— BEGIN —
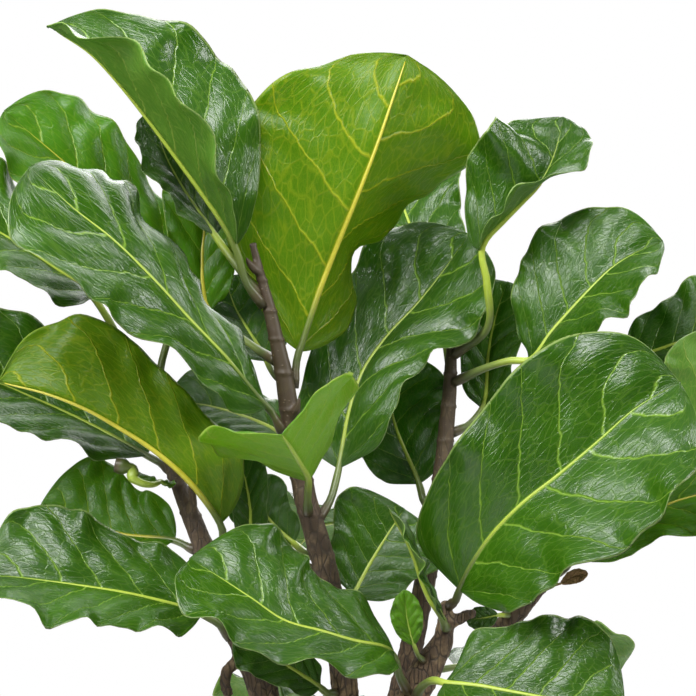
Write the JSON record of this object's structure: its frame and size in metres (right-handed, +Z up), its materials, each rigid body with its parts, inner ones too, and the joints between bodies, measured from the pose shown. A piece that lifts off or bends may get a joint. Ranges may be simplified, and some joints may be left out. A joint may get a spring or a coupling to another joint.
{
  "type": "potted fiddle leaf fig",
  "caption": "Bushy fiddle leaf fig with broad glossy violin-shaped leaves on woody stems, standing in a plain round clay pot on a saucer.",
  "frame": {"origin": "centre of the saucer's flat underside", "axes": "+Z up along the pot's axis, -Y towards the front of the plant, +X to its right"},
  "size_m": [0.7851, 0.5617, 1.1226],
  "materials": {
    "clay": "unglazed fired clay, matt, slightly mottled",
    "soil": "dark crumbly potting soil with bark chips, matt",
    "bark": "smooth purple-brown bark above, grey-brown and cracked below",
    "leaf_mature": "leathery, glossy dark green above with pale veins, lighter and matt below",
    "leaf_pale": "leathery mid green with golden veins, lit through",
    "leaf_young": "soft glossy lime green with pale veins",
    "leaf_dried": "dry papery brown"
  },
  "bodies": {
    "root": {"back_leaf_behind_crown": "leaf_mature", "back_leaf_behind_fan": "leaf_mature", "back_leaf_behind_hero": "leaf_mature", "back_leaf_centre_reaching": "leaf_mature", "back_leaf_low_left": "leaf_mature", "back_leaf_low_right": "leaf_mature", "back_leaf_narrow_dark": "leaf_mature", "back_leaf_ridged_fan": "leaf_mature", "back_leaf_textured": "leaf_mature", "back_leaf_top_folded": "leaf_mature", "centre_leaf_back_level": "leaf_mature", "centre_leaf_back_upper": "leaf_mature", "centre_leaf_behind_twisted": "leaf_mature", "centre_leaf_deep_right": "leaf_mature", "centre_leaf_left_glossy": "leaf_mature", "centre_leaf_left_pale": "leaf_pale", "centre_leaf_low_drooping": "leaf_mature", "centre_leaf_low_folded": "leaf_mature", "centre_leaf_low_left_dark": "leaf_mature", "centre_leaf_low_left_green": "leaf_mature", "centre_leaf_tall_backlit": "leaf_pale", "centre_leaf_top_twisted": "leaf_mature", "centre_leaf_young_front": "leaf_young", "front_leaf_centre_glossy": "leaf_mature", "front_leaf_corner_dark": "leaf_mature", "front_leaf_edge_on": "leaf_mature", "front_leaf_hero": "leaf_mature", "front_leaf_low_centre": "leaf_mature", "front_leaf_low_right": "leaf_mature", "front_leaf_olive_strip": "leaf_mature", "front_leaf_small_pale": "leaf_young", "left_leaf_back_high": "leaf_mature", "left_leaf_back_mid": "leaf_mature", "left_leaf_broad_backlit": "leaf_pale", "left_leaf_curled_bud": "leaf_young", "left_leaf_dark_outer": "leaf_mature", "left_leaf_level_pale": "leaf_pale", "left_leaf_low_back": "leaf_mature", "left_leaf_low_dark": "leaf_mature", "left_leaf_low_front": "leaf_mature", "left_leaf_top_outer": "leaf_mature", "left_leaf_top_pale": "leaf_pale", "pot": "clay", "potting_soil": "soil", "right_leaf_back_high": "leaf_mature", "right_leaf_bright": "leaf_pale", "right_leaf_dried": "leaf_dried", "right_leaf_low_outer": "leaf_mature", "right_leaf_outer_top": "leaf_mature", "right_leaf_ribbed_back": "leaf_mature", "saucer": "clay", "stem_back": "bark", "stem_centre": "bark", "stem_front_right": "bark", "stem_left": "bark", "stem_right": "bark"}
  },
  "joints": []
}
— END —
— BEGIN —
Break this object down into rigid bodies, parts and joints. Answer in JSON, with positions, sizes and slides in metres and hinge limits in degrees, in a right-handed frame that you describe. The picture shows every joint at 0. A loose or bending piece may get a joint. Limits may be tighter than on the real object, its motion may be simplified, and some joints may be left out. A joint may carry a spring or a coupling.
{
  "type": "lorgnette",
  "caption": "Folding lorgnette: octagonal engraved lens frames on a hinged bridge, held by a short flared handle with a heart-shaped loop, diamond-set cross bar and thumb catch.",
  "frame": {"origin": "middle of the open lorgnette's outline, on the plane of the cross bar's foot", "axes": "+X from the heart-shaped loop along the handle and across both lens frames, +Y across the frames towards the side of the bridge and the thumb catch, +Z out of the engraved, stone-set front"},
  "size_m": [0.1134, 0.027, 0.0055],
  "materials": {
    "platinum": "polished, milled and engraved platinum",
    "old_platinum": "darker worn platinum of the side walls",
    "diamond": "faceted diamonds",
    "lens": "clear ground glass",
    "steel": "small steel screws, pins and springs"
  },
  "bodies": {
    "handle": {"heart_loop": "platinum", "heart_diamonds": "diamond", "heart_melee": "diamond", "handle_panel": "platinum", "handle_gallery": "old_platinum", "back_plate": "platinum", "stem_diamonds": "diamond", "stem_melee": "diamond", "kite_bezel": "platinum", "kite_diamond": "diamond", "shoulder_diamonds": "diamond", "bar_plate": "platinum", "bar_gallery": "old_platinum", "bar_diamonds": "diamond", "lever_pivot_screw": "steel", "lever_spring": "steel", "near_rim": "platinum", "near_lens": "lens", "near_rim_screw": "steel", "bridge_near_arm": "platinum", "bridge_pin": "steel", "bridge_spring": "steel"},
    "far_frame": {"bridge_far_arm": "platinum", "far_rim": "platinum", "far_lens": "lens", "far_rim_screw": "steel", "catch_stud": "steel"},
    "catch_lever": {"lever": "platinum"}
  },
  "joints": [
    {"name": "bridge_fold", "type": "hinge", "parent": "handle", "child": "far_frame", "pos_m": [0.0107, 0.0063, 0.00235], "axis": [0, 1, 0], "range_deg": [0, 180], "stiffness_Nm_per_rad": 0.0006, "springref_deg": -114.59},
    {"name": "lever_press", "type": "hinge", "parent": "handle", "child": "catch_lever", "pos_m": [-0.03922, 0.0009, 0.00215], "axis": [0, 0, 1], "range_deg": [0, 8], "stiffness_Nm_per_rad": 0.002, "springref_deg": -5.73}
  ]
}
— END —
**Problem:** Using the material above, report each line where "handed" occurs.

**Answer to the problem:**
Write the JSON record of this object's structure: its frame and size in metres (right-handed, +Z up), its materials, each rigid body with its parts, inner ones too, and the joints between bodies, measured from the pose shown. A piece that lifts off or bends may get a joint. Ranges may be simplified, and some joints may be left out. A joint may get a spring or a coupling to another joint.
Break this object down into rigid bodies, parts and joints. Answer in JSON, with positions, sizes and slides in metres and hinge limits in degrees, in a right-handed frame that you describe. The picture shows every joint at 0. A loose or bending piece may get a joint. Limits may be tighter than on the real object, its motion may be simplified, and some joints may be left out. A joint may carry a spring or a coupling.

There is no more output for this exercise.